Si, à un niveau opérationnel transparaissent quelques éléments de la normalisation toponymique au sens où l’entendent les recommandations de la Conférence des Nations Unies[17], exemple de l’obligation de l’unicité du nom, dans l’orthographe et dans les usages, l'emploi de dénominations identiques au niveau d'une même commune est non-recommandé ; il n’est exagéré de dire, à cet égard, qu’il a eu, à un niveau doctrinal, confusion entre « normalisation » et « arabisation ». Nous avons déjà qualifié cette dernière d’« arabisation idéologique » par opposition à « arabisation linguistique » : « celle qui ne confond pas l'arabisation comme ré/aménagement linguistique et l’arabisation idéologique ; cette dernière, elle, équivaut à une désalgérianisation par une désorganisation des cadres qui peuvent asseoir toute filiation : les langues algériennes, l'histoire (substrat et apports étrangers), les cultures, les religions, les traditions… Entre une présence historique effective, une synthèse mouvementée, pulsionnelle, pétillante à plusieurs dimensions, un imaginaire fécond, nos idéologues et les visions d’appareil encore tenaces, ont opté pour une filiation fantasmagorique; à l’invariance de l’identité lui substituer la contingence d’une idéologie aux angles et à la nature inexorablement conflictuels et dualistes, fussent-ils d’essence linguistique (arabe, berbère ou autre) ou religieuse: occidentale / orientale, arabe / berbère, arabe classique / arabe maghrébin, arabe/ français, français / anglais, juif / musulman etc… Une approche d’une pauvreté et d’une stérilité accablantes, comme le dit Lacheraf « ne tenant aucun compte de la géographie, de l'esthétique, du caractère affectif de la transmission identitaire propre à notre pays depuis la plus haute antiquité " (1998)[18] ».

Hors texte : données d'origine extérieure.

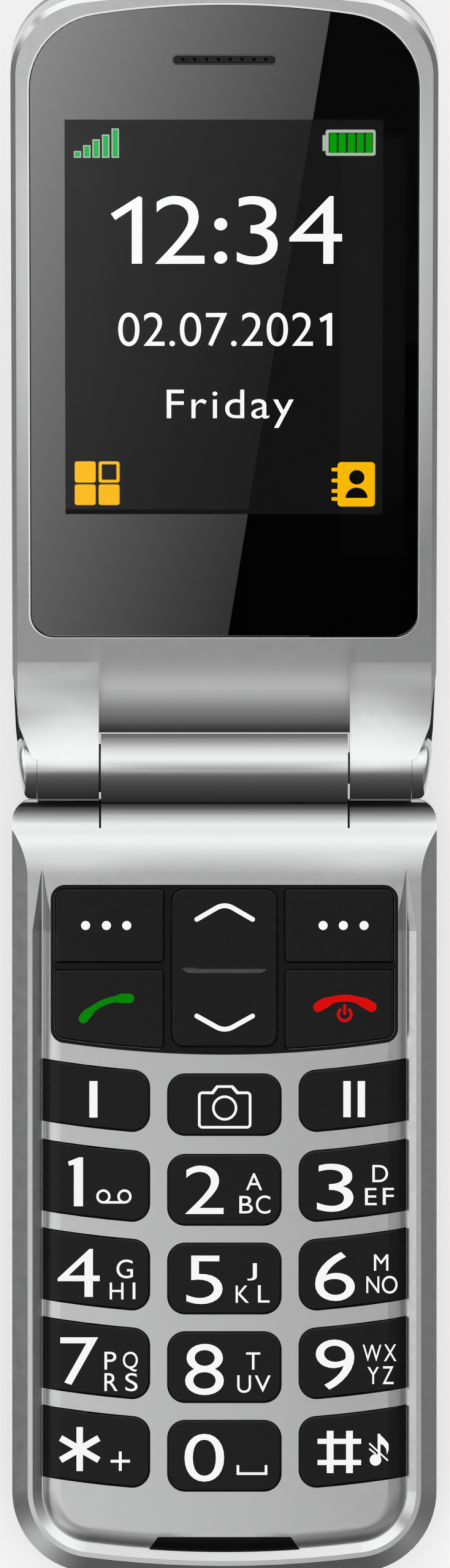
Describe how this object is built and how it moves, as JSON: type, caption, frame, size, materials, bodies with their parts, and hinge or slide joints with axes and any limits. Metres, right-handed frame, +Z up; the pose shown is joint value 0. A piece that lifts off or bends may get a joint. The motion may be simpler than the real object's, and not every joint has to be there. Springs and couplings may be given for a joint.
{
  "type": "flip phone",
  "caption": "Clamshell mobile phone: a keypad half and a display half that fold together on a barrel hinge.",
  "frame": {"origin": "centre of the base's flat rest face, on the battery cover", "axes": "+Z up out of the keypad, +X to the right of someone reading the keys, +Y from the keypad towards the lid; the phone lies open on its back"},
  "size_m": [0.052, 0.1965, 0.0412],
  "materials": {
    "silver_paint": "satin metallic paint on moulded plastic",
    "case_black": "fine matt texture",
    "lid_shell": "glossy lacquer on moulded plastic",
    "key_black": "glossy, with printed legends",
    "panel_black": "glossy",
    "lens_black": "polished clear window with a black printed back",
    "display_glass": "polished",
    "outer_glass": "polished, smoked",
    "grille_black": "blackened mesh",
    "rubber_mat": "matt",
    "dome_film": "clear film over steel domes",
    "circuit_board": "solder mask",
    "spring_steel": "stamped",
    "screw_steel": "blackened",
    "battery_wrap": "wrapped can",
    "contact_brass": "plated",
    "inner_plastic": "moulded",
    "tin_shell": "drawn and tinned",
    "hinge_steel": "turned",
    "ribbon_film": "flexible film",
    "magnet_plate": "nickel plated"
  },
  "bodies": {
    "base": {"front_housing": "silver_paint", "rear_housing": "case_black", "keypad_panel": "panel_black", "microphone_insert": "panel_black", "keymat": "rubber_mat", "dome_sheet": "dome_film", "main_board": "circuit_board", "radio_shield": "tin_shell", "sim_holder": "spring_steel", "battery_contacts": "contact_brass", "battery": "battery_wrap", "loudspeaker": "inner_plastic", "vibration_motor": "hinge_steel", "charging_port": "tin_shell", "antenna_carrier": "inner_plastic", "microphone": "inner_plastic", "case_screws": "screw_steel", "hinge_capsule": "hinge_steel", "ribbon_cable": "ribbon_film"},
    "lid": {"lid_inner_housing": "silver_paint", "lid_outer_housing": "lid_shell", "display_lens": "lens_black", "display_module": "display_glass", "display_bracket": "spring_steel", "earpiece_grille": "grille_black", "earpiece_speaker": "inner_plastic", "lid_board": "circuit_board", "outer_display_lens": "outer_glass", "outer_display": "display_glass", "camera_window": "outer_glass", "camera_module": "inner_plastic", "lid_magnet": "magnet_plate", "lid_screws": "screw_steel", "hinge_cam_shaft": "hinge_steel", "hinge_bush": "inner_plastic", "hinge_cap_left": "silver_paint", "hinge_cap_right": "silver_paint"},
    "battery_cover": {"battery_cover": "case_black"},
    "key_rocker": {"key_rocker": "key_black"},
    "key_menu_left": {"key_menu_left": "key_black"},
    "key_call": {"key_call": "key_black"},
    "key_menu_right": {"key_menu_right": "key_black"},
    "key_end": {"key_end": "key_black"},
    "key_memory_one": {"key_memory_one": "key_black"},
    "key_camera": {"key_camera": "key_black"},
    "key_memory_two": {"key_memory_two": "key_black"},
    "key_1": {"key_1": "key_black"},
    "key_2": {"key_2": "key_black"},
    "key_3": {"key_3": "key_black"},
    "key_4": {"key_4": "key_black"},
    "key_5": {"key_5": "key_black"},
    "key_6": {"key_6": "key_black"},
    "key_7": {"key_7": "key_black"},
    "key_8": {"key_8": "key_black"},
    "key_9": {"key_9": "key_black"},
    "key_star": {"key_star": "key_black"},
    "key_0": {"key_0": "key_black"},
    "key_hash": {"key_hash": "key_black"}
  },
  "joints": [
    {"name": "lid_hinge", "type": "hinge", "parent": "base", "child": "lid", "pos_m": [0, 0.0499, 0.011], "axis": [1, 0, 0], "range_deg": [0, 162]},
    {"name": "cover_slide", "type": "slide", "parent": "base", "child": "battery_cover", "axis": [0, -1, 0], "range_m": [0, 0.012]},
    {"name": "rocker_tip", "type": "hinge", "parent": "base", "child": "key_rocker", "pos_m": [0, 0.0254, 0.00895], "axis": [1, 0, 0], "range_deg": [-1.7, 1.7], "stiffness_Nm_per_rad": 0.05},
    {"name": "key_menu_left_press", "type": "slide", "parent": "base", "child": "key_menu_left", "axis": [0, 0, -1], "range_m": [0, 0.0003], "stiffness_N_per_m": 800, "springref_m": -0.0005},
    {"name": "key_call_press", "type": "slide", "parent": "base", "child": "key_call", "axis": [0, 0, -1], "range_m": [0, 0.0003], "stiffness_N_per_m": 800, "springref_m": -0.0005},
    {"name": "key_menu_right_press", "type": "slide", "parent": "base", "child": "key_menu_right", "axis": [0, 0, -1], "range_m": [0, 0.0003], "stiffness_N_per_m": 800, "springref_m": -0.0005},
    {"name": "key_end_press", "type": "slide", "parent": "base", "child": "key_end", "axis": [0, 0, -1], "range_m": [0, 0.0003], "stiffness_N_per_m": 800, "springref_m": -0.0005},
    {"name": "key_memory_one_press", "type": "slide", "parent": "base", "child": "key_memory_one", "axis": [0, 0, -1], "range_m": [0, 0.0003], "stiffness_N_per_m": 800, "springref_m": -0.0005},
    {"name": "key_camera_press", "type": "slide", "parent": "base", "child": "key_camera", "axis": [0, 0, -1], "range_m": [0, 0.0003], "stiffness_N_per_m": 800, "springref_m": -0.0005},
    {"name": "key_memory_two_press", "type": "slide", "parent": "base", "child": "key_memory_two", "axis": [0, 0, -1], "range_m": [0, 0.0003], "stiffness_N_per_m": 800, "springref_m": -0.0005},
    {"name": "key_1_press", "type": "slide", "parent": "base", "child": "key_1", "axis": [0, 0, -1], "range_m": [0, 0.0003], "stiffness_N_per_m": 800, "springref_m": -0.0005},
    {"name": "key_2_press", "type": "slide", "parent": "base", "child": "key_2", "axis": [0, 0, -1], "range_m": [0, 0.0003], "stiffness_N_per_m": 800, "springref_m": -0.0005},
    {"name": "key_3_press", "type": "slide", "parent": "base", "child": "key_3", "axis": [0, 0, -1], "range_m": [0, 0.0003], "stiffness_N_per_m": 800, "springref_m": -0.0005},
    {"name": "key_4_press", "type": "slide", "parent": "base", "child": "key_4", "axis": [0, 0, -1], "range_m": [0, 0.0003], "stiffness_N_per_m": 800, "springref_m": -0.0005},
    {"name": "key_5_press", "type": "slide", "parent": "base", "child": "key_5", "axis": [0, 0, -1], "range_m": [0, 0.0003], "stiffness_N_per_m": 800, "springref_m": -0.0005},
    {"name": "key_6_press", "type": "slide", "parent": "base", "child": "key_6", "axis": [0, 0, -1], "range_m": [0, 0.0003], "stiffness_N_per_m": 800, "springref_m": -0.0005},
    {"name": "key_7_press", "type": "slide", "parent": "base", "child": "key_7", "axis": [0, 0, -1], "range_m": [0, 0.0003], "stiffness_N_per_m": 800, "springref_m": -0.0005},
    {"name": "key_8_press", "type": "slide", "parent": "base", "child": "key_8", "axis": [0, 0, -1], "range_m": [0, 0.0003], "stiffness_N_per_m": 800, "springref_m": -0.0005},
    {"name": "key_9_press", "type": "slide", "parent": "base", "child": "key_9", "axis": [0, 0, -1], "range_m": [0, 0.0003], "stiffness_N_per_m": 800, "springref_m": -0.0005},
    {"name": "key_star_press", "type": "slide", "parent": "base", "child": "key_star", "axis": [0, 0, -1], "range_m": [0, 0.0003], "stiffness_N_per_m": 800, "springref_m": -0.0005},
    {"name": "key_0_press", "type": "slide", "parent": "base", "child": "key_0", "axis": [0, 0, -1], "range_m": [0, 0.0003], "stiffness_N_per_m": 800, "springref_m": -0.0005},
    {"name": "key_hash_press", "type": "slide", "parent": "base", "child": "key_hash", "axis": [0, 0, -1], "range_m": [0, 0.0003], "stiffness_N_per_m": 800, "springref_m": -0.0005}
  ]
}
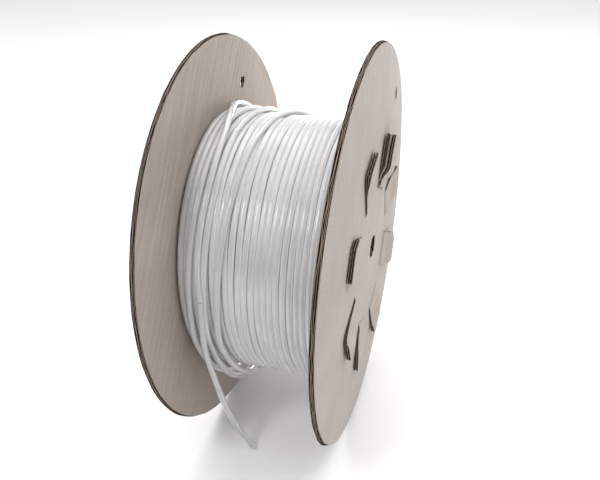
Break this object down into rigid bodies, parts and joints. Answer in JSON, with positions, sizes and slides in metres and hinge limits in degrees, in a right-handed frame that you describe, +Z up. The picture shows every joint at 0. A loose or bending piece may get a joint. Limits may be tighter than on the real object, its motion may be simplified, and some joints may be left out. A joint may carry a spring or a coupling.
{
  "type": "reel of plastic line",
  "caption": "Knock-down corrugated-board reel: two round flanges on an octagonal core whose end tabs fold out flat over the flanges, wound with clear tube that ends in a loose hanging end.",
  "frame": {"origin": "on the floor, below the middle of the reel's axis", "axes": "+X along the reel's axis towards the right flange, +Z up; the reel stands on both rims and the loose end hangs on the -Y side"},
  "size_m": [0.1858, 0.4, 0.4],
  "materials": {
    "board": "matte",
    "board_core": "matte",
    "clear_tube": "gloss"
  },
  "bodies": {
    "core": {"core_tube": "board_core", "core_glue_flap": "board_core", "flange_left": "board", "flange_right": "board", "line_pack": "clear_tube", "loose_turn_1": "clear_tube", "loose_turn_2": "clear_tube", "loose_turn_3": "clear_tube", "line_tail": "clear_tube"},
    "fold_tab_left_1": {"fold_tab_left_1": "board_core"},
    "fold_tab_left_2": {"fold_tab_left_2": "board_core"},
    "seam_tab_left": {"seam_tab_left": "board_core"},
    "fold_tab_left_3": {"fold_tab_left_3": "board_core"},
    "fold_tab_left_4": {"fold_tab_left_4": "board_core"},
    "fold_tab_left_5": {"fold_tab_left_5": "board_core"},
    "fold_tab_left_6": {"fold_tab_left_6": "board_core"},
    "fold_tab_left_7": {"fold_tab_left_7": "board_core"},
    "fold_tab_left_8": {"fold_tab_left_8": "board_core"},
    "fold_tab_right_1": {"fold_tab_right_1": "board_core"},
    "fold_tab_right_2": {"fold_tab_right_2": "board_core"},
    "seam_tab_right": {"seam_tab_right": "board_core"},
    "fold_tab_right_3": {"fold_tab_right_3": "board_core"},
    "fold_tab_right_4": {"fold_tab_right_4": "board_core"},
    "fold_tab_right_5": {"fold_tab_right_5": "board_core"},
    "fold_tab_right_6": {"fold_tab_right_6": "board_core"},
    "fold_tab_right_7": {"fold_tab_right_7": "board_core"},
    "fold_tab_right_8": {"fold_tab_right_8": "board_core"}
  },
  "joints": [
    {"name": "fold_left_1", "type": "hinge", "parent": "core", "child": "fold_tab_left_1", "pos_m": [-0.07979, 0.06601, 0.22195], "axis": [-0.0219, -0.3583, 0.9334], "range_deg": [-2, 88]},
    {"name": "fold_left_2", "type": "hinge", "parent": "core", "child": "fold_tab_left_2", "pos_m": [-0.08088, 0.02624, 0.26386], "axis": [-0.0129, -0.9135, 0.4066], "range_deg": [-3, 87]},
    {"name": "fold_left_seam", "type": "hinge", "parent": "core", "child": "seam_tab_left", "pos_m": [-0.08539, 0.02438, 0.25956], "axis": [-0.0129, -0.9135, 0.4066], "range_deg": [-3, 87]},
    {"name": "fold_left_3", "type": "hinge", "parent": "core", "child": "fold_tab_left_3", "pos_m": [-0.08117, -0.03153, 0.26537], "axis": [0.0037, -0.9336, -0.3583], "range_deg": [-1.5, 88.5]},
    {"name": "fold_left_4", "type": "hinge", "parent": "core", "child": "fold_tab_left_4", "pos_m": [-0.08048, -0.07345, 0.2256], "axis": [0.0181, -0.4068, -0.9133], "range_deg": [-1, 89]},
    {"name": "fold_left_5", "type": "hinge", "parent": "core", "child": "fold_tab_left_5", "pos_m": [-0.07923, -0.07497, 0.16785], "axis": [0.0219, 0.3583, -0.9334], "range_deg": [-2, 88]},
    {"name": "fold_left_6", "type": "hinge", "parent": "core", "child": "fold_tab_left_6", "pos_m": [-0.07814, -0.03519, 0.12595], "axis": [0.0129, 0.9135, -0.4066], "range_deg": [-1.5, 88.5]},
    {"name": "fold_left_7", "type": "hinge", "parent": "core", "child": "fold_tab_left_7", "pos_m": [-0.07785, 0.02257, 0.12443], "axis": [-0.0037, 0.9336, 0.3583], "range_deg": [-1.5, 88.5]},
    {"name": "fold_left_8", "type": "hinge", "parent": "core", "child": "fold_tab_left_8", "pos_m": [-0.07854, 0.06449, 0.1642], "axis": [-0.0181, 0.4068, 0.9133], "range_deg": [-2.5, 87.5]},
    {"name": "fold_right_1", "type": "hinge", "parent": "core", "child": "fold_tab_right_1", "pos_m": [0.08183, 0.0658, 0.22205], "axis": [0.0096, 0.3582, -0.9336], "range_deg": [-2.5, 87.5]},
    {"name": "fold_right_2", "type": "hinge", "parent": "core", "child": "fold_tab_right_2", "pos_m": [0.08062, 0.02604, 0.26396], "axis": [0.0292, 0.9131, -0.4067], "range_deg": [-2.5, 87.5]},
    {"name": "fold_right_seam", "type": "hinge", "parent": "core", "child": "seam_tab_right", "pos_m": [0.08514, 0.02402, 0.25975], "axis": [0.0292, 0.9131, -0.4067], "range_deg": [-2.5, 87.5]},
    {"name": "fold_right_3", "type": "hinge", "parent": "core", "child": "fold_tab_right_3", "pos_m": [0.07871, -0.0317, 0.26547], "axis": [0.0317, 0.933, 0.3584], "range_deg": [-1.5, 88.5]},
    {"name": "fold_right_4", "type": "hinge", "parent": "core", "child": "fold_tab_right_4", "pos_m": [0.07724, -0.07359, 0.2257], "axis": [0.0156, 0.4064, 0.9135], "range_deg": [-1, 89]},
    {"name": "fold_right_5", "type": "hinge", "parent": "core", "child": "fold_tab_right_5", "pos_m": [0.07705, -0.07509, 0.16793], "axis": [-0.0096, -0.3582, 0.9336], "range_deg": [-1.5, 88.5]},
    {"name": "fold_right_6", "type": "hinge", "parent": "core", "child": "fold_tab_right_6", "pos_m": [0.07826, -0.03533, 0.12602], "axis": [-0.0292, -0.9131, 0.4067], "range_deg": [-1, 89]},
    {"name": "fold_right_7", "type": "hinge", "parent": "core", "child": "fold_tab_right_7", "pos_m": [0.08016, 0.0224, 0.1245], "axis": [-0.0317, -0.933, -0.3584], "range_deg": [-2, 88]},
    {"name": "fold_right_8", "type": "hinge", "parent": "core", "child": "fold_tab_right_8", "pos_m": [0.08164, 0.06429, 0.16428], "axis": [-0.0156, -0.4064, -0.9135], "range_deg": [-4, 86]}
  ],
  "couplings": [
    {"joint": "fold_left_seam", "follows": "fold_left_2", "ratio": 1},
    {"joint": "fold_right_seam", "follows": "fold_right_2", "ratio": 1}
  ]
}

En définitive, cette opération (1981) ne peut être considérée comme un acte de « normalisation » en raison des faits suivants :

- une opération de restructuration du patrimoine toponymique local, lésant les usages linguistiques traditionnels consacrés (amazigh et arabe algérien, mais aussi ottomans, espagnol, latins, puniques…) ;

- un déni identitaire d’un substrat fondateur de la toponymie locale : la souche amazigh ;

- une des continuations de la représentation mentale onomastique coloniale, en matière d’exclusion et de marginalisation des us et coutumes nominatives et dénominatives des Algériens: « Si la politique de dénomination coloniale avait pour but de maximiser le contrôle sur la tribu en effaçant jusqu'à son nom pour couper toute référence à un passé commun, celle de l'Algérie indépendante qui suivit la même politique, menée par la puissance coloniale d'alors, fut de maximiser l'unité nationale en éliminant toute référence à des noms de groupes ou de tribus qui pourraient être utilisés comme prétexte de division de l'unité nationale[19] ».

Si, depuis les années 1990, des faits marquants vont restructurer le paysage linguistique officiel, avec la création du Haut-Commissariat à l’Amazighité en 1995 et la constitutionnalisation de tamazight comme langue nationale en 2002, la problématique de l’écriture des noms propres algériens de souches aussi bien amazigh qu’arabe reste entière. De manière régulière, la presse nationale et locale rend compte des irrégularités dans l’état civil[20] et dans la transcription des noms propres algériens, aussi bien de lieux que de personnes.

La gestion actuelle de la toponymie et de l’anthroponymie algérienne se caractérise par des dysfonctionnements structurels que nous résumerons comme suit :

- on a reproduit les mêmes représentations mentales onomastiques contenues dans le dispositif mis en place par l’administration coloniale;

- des a priori idéologiques et politiques ont présidé à l’élaboration des textes officiels de 1980 ;

- l’absence d’une base de données toponymiques et anthroponymiques nationales et régionales. Son existence aurait jeté les bases d’une politique sérieuse de normalisation et adoption d’un système de transcription et de translittération des noms algériens aussi bien de langues amazigh qu’arabe algérien et/ou maghrébin.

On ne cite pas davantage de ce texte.